José Isidro Gutiérrez Vásquez (born 21 October 1989), is a Salvadoran professional footballer who plays as a midfielder who last played for Municipal Limeño.

Club career
Isidro Gutiérrez started off his professional career in Municipal Limeño. He had previously been a part of their youth academy. He later moved on to one of the top teams in the country, Águila.

On May 15, 2013, Gutiérrez signed with Motagua of the Liga Nacional de Fútbol Profesional de Honduras, coming off two months as a free agent.
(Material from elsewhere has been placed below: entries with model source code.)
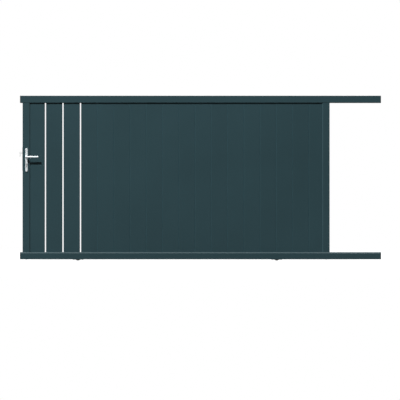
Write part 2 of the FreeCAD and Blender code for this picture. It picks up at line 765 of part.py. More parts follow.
# A barbed plate that swings up on its pivot to let the strike go.
def build_hook():
    body = new_body("hook_bolt")
    sketch = sketch_on(body, "HookOutline", "XZ_Plane")
    tip = leaf_start + " - Dims.hook_reach"
    inner = tip + " + Dims.hook_barb"
    foot = "(" + pivot_height + " - Dims.hook_drop)"
    neck = pivot_height + " + Dims.hook_neck_rise"
    crown = "(" + pivot_height + " + Dims.hook_crown)"
    boss = "(Dims.pivot_radius + Dims.hook_boss_wall)"
    loop(sketch, [
        (tip, foot),
        (inner, foot + " + Dims.hook_barb_slant"),
        (inner, neck),
        (pivot_place + " - Dims.hook_shank", neck),
        (pivot_place + " - Dims.hook_heel", pivot_height + " - " + boss),
        (pivot_place + " + Dims.hook_boss_wall", pivot_height + " - " + boss),
        (pivot_place + " + " + boss, pivot_height + " - Dims.hook_boss_wall"),
        (pivot_place + " + " + boss, pivot_height + " + " + boss),
        (pivot_place + " - Dims.hook_nose", crown),
        (tip + " + Dims.hook_nose", crown),
        (tip, crown + " - Dims.hook_nose"),
    ])
    pad(body, "HookPlate", sketch, "Dims.hook_thick", "Symmetric")
    round_edges(body, "HookCorners", "Dims.hook_round", lambda edge: along(edge, FreeCAD.Vector(0, 1, 0)))
    bore = sketch_on(body, "HookBore", "XZ_Plane")
    ring(bore, pivot_place, pivot_height, "Dims.pivot_radius + Dims.pivot_fit")
    pocket(body, "HookBoreCut", bore, "2 * Dims.hook_thick")
    pin = new_body("hook_pivot")
    sketch = sketch_on(pin, "PivotRound", "XZ_Plane")
    ring(sketch, pivot_place, pivot_height, "Dims.pivot_radius")
    pad(pin, "PivotPin", sketch, "Dims.lock_width", "Symmetric")


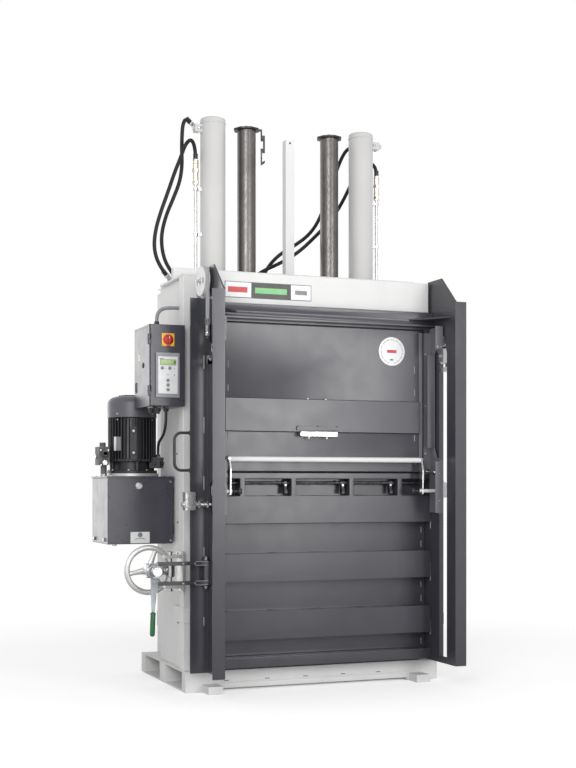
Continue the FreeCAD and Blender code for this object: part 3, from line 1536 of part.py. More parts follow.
# ---------------------------------------------------------------- door lock
node(
    "lock_bracket",
    cut(
        fuse(
            [
                box("-base_half-bracket_t", "-base_half", "-pivot_y-24", "-post_back",
                    "bracket_foot", "bracket_head"),
                box("-bracket_out", "-base_half", "-pivot_y-24", "-pivot_y+24",
                    "bracket_low_z-bracket_ear_t/2", "bracket_low_z+bracket_ear_t/2"),
                box("-bracket_out", "-base_half", "-pivot_y-24", "-pivot_y+24",
                    "bracket_high_z-bracket_ear_t/2", "bracket_high_z+bracket_ear_t/2"),
            ]
        ),
        [rod("z", "pivot_r", "bracket_foot", "bracket_head", "-pivot_x", "-pivot_y")],
    ),
)
node(
    "lock_arm",
    cut(
        fuse(
            [
                rod("z", "eye_r", "lock_z-eye_h/2", "lock_z+eye_h/2", "-pivot_x", "-pivot_y"),
                rod("x", "arm_bar_r", "-lock_x", "-pivot_x", "-pivot_y", "lock_z"),
                box("-lock_x-block_half", "-lock_x+block_half", "-block_a", "-block_b",
                    "lock_z-block_half", "lock_z+block_half"),
            ]
        ),
        [
            rod("z", "pivot_r+run_fit", "lock_z-eye_h", "lock_z+eye_h", "-pivot_x", "-pivot_y"),
            rod("y", "screw_r+run_fit", "-block_a-5", "-block_b+5", "-lock_x", "lock_z"),
        ],
    ),
)
node(
    "lock_screw",
    fuse(
        [
            rod("y", "screw_r", "-screw_front", "-screw_back", "-lock_x", "lock_z"),
            rod("y", "screw_r+9", "-screw_front", "-screw_front+14", "-lock_x", "lock_z"),
        ]
    ),
)
wheel_parts = [
    ring("y", "wheel_r", "wheel_tube_r", "-lock_x", "-wheel_y", "lock_z"),
    rod("y", "wheel_hub_r", "-wheel_hub_a", "-wheel_hub_b", "-lock_x", "lock_z"),
]
for turn in (20, 140, 260):
    spoke = doc.addObject("Part::Cylinder", "Spoke")
    spoke.setExpression("Radius", bound("spoke_r"))
    spoke.setExpression("Height", bound("wheel_r"))
    spoke.Placement = FreeCAD.Placement(
        FreeCAD.Vector(), FreeCAD.Rotation(FreeCAD.Vector(0, 1, 0), turn)
    )
    place(spoke, "-lock_x", "-wheel_y", "lock_z")
    wheel_parts.append(spoke)
node(
    "handwheel",
    cut(
        fuse(wheel_parts),
        [rod("y", "screw_r+run_fit", "-wheel_hub_a-5", "-wheel_hub_b+5", "-lock_x", "lock_z")],
    ),
)
lever_outline = [
    ("-lever_root/2", "-ratchet_r+8"),
    ("-lever_w/2", "-lever_len+grip_len"),
    ("lever_w/2", "-lever_len+grip_len"),
    ("lever_root/2", "-ratchet_r+8"),
]
lever = cut(
    fuse(
        [
            rod("y", "ratchet_r", "-ratchet_a", "-ratchet_b", "0", "0"),
            profile("XZ", "-ratchet_a+16", "-ratchet_a+16+lever_t", [lever_outline], "Lever"),
        ]
    ),
    [rod("y", "screw_r+run_fit", "-ratchet_a-5", "-ratchet_b+5", "0", "0")],
)
lever_lean = FreeCAD.Rotation(FreeCAD.Vector(0, 1, 0), VALUE["lever_turn"])
lever.Placement = FreeCAD.Placement(FreeCAD.Vector(), lever_lean)
place(lever, "-lock_x", "0", "lock_z")
node("ratchet_lever", lever)
grip_outline = [
    ("0", "-lever_len-10"),
    ("grip_r-7", "-lever_len-10"),
    ("grip_r-2", "-lever_len-6"),
    ("grip_r", "-lever_len+2"),
    ("grip_r", "-lever_len+grip_len-4"),
    ("grip_r-3", "-lever_len+grip_len"),
    ("0", "-lever_len+grip_len"),
]
grip = lathe(grip_outline, "-lock_x", "-ratchet_a+16+lever_t/2", "lock_z", "z", "Grip")
grip.Placement = FreeCAD.Placement(grip.Placement.Base, lever_lean)
node("lever_grip", grip)

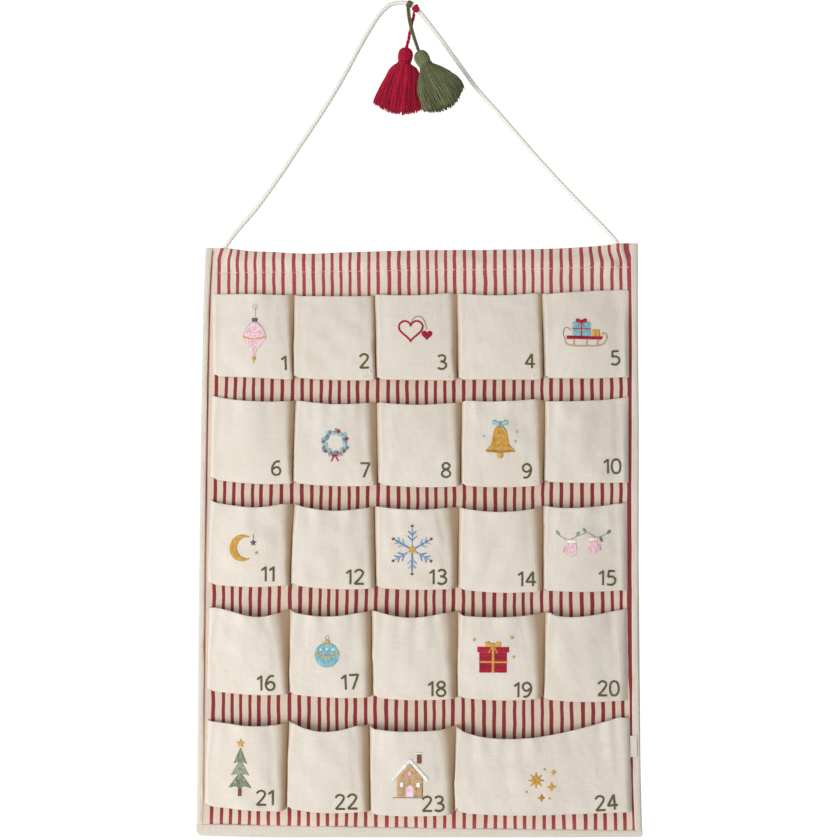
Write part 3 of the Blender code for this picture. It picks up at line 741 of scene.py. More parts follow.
def make_binding(name, node, line, widths, flip, seed, proud=0.0):
    """A folded strip along an edge.

    line is the edge's points, widths how far the strip reaches in, and flip its inner side. A proud strip
    lies over the others and keeps its section upright.
    """
    line = np.asarray(line, float)
    along = unit(np.gradient(line, axis=0))
    inward = np.stack([along[:, 1], -along[:, 0]], 1) * flip
    if proud:
        inward[:] = (0.0, 1.0)
    run = run_along(line)
    rows = []
    for i, (point, way, width) in enumerate(zip(line, inward, widths)):
        half = binding_section(width)
        section = half + [(inset, -forward) for inset, forward in half[-2::-1]]
        pucker = 0.00016 * wander(run[i], 0.0, seed, 0.012)
        wave = 0.00035 * wander(run[i], 0.0, seed + 1, 0.060)
        row = []
        for inset, forward in section:
            lift = (pucker * hump(inset - width + 0.0017,
                                  0.002) + wave * inset / width) if forward > 0 else 0.0
            flat = point + way * (inset + 0.3 * wave * (inset / width))
            row.append((flat[0], -(forward + lift + math.copysign(proud, forward)), flat[1]))
        rows.append(row)
    verts = np.array(rows)
    gaps = np.linalg.norm(np.diff(verts, axis=1), axis=2)
    girth = np.concatenate([np.zeros((len(verts), 1)), np.cumsum(gaps, 1)], 1)
    uv = np.stack([girth, np.broadcast_to(run[:, None], girth.shape)], -1).reshape(-1, 2)
    piece = new_piece(name, verts.reshape(-1, 3), grid_faces(*verts.shape[:2]), BINDING, uvs={"cloth": uv})
    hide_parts(node)


def make_bindings():
    for name, node, edge, inner, flip, seed in (
        ("left_binding_strip", "binding_left", LEFT_X, LEFT_INNER_X, 1, 61),
        ("right_binding_strip", "binding_right", RIGHT_X, RIGHT_INNER_X, -1, 60),
    ):
        low, high = float(BOTTOM_Z(edge(PANEL_BOTTOM))), float(TOP_Z(edge(PANEL_TOP)))
        zs = between(low + CORNER_ROUND + 0.0008, high - 0.0004, np.linspace(0, 1, 250))
        xs = edge(zs)
        make_binding(name, node, np.stack([xs, zs], 1), np.abs(inner(zs) - xs) + INNER_LIP, flip, seed)
    # the bottom strip runs the full width, over the ends of the others, with a round corner at either end
    turn = np.linspace(0, 1, 14)[:-1] * math.pi / 2
    inset, lift = 1 - np.cos(turn), 1 - np.sin(turn)
    left, right = float(LEFT_X(-0.8740)), float(RIGHT_X(-0.8760))
    xs = np.concatenate([left + CORNER_ROUND * inset, np.linspace(left + CORNER_ROUND, right - RIGHT_ROUND,
                                                                  190),
                         (right - RIGHT_ROUND * inset)[::-1]])
    zs = BOTTOM_Z(xs) + 0.0002
    zs[: len(turn)] += CORNER_ROUND * lift
    zs[-len(turn) :] += RIGHT_ROUND * lift[::-1]
    make_binding("bottom_binding_strip", "binding_bottom", np.stack([xs, zs], 1), BOTTOM_INNER_Z(xs) - zs, -1,
                 71,
                 proud=0.00025)


# Stitches

STITCH_THREAD = 0.00055
CLOTH_THREAD = srgb(226, 206, 192)
BINDING_THREAD = srgb(226, 212, 190)
# Each kind of stitch: its length and the gap to the next
LONG_STITCH = (0.0027, 0.0009)
SHORT_STITCH = (0.0025, 0.0008)


def stitch_row(points, out, stitch, colour, seed, sink=0.00035):
    """Thread stitches along a line on the cloth, each dipping in at both ends. out is the way they stand."""
    line, run = resampled(points, 0.0004)
    length, gap = stitch
    rng = np.random.default_rng(seed)
    paths, colours = [], []
    start = 0.0004
    while start + length < run[-1]:
        size = length * rng.uniform(0.9, 1.08)
        middle = read_line(start + size * np.array([0.0, 0.14, 0.5, 0.86, 1.0]), run, line)
        rise = np.array([-sink, 0.00010, 0.00026, 0.00010, -sink])
        middle = middle + np.array(out) * rise[:, None]
        middle[:, 0] += rng.normal(0, 0.00006)
        paths.append(middle)
        colours.append(np.array(colour) * rng.uniform(0.9, 1.08))
        start += size + gap * rng.uniform(0.8, 1.2)
    return tubes(np.array(paths), STITCH_THREAD, STITCH_THREAD * 0.8, colours=colours)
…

On December 10, 2013 Gutiérrez returned home joining Alianza from Motagua of the Liga Nacional de Fútbol Profesional de Honduras.

International career
Gutiérrez made his national team debut with  El Salvador team under coach Mauricio Alfaro. He made his under-21 debut on March 10, 2010 in a friendly match against Guatemala.

On that same game, Gutiérrez scored both of the goals for El Salvador to tie the game and end the game 2–2. Alfaro was so impressed with Gutiérrez 's performance, that he automatically selected the midfielder for the next game against the Honduran U-21 side in the 2010 CAC qualification 1st leg match. He was once again the key player in that match, scoring the only goal of the game to give El Salvador U-21 the victory on Honduran soil.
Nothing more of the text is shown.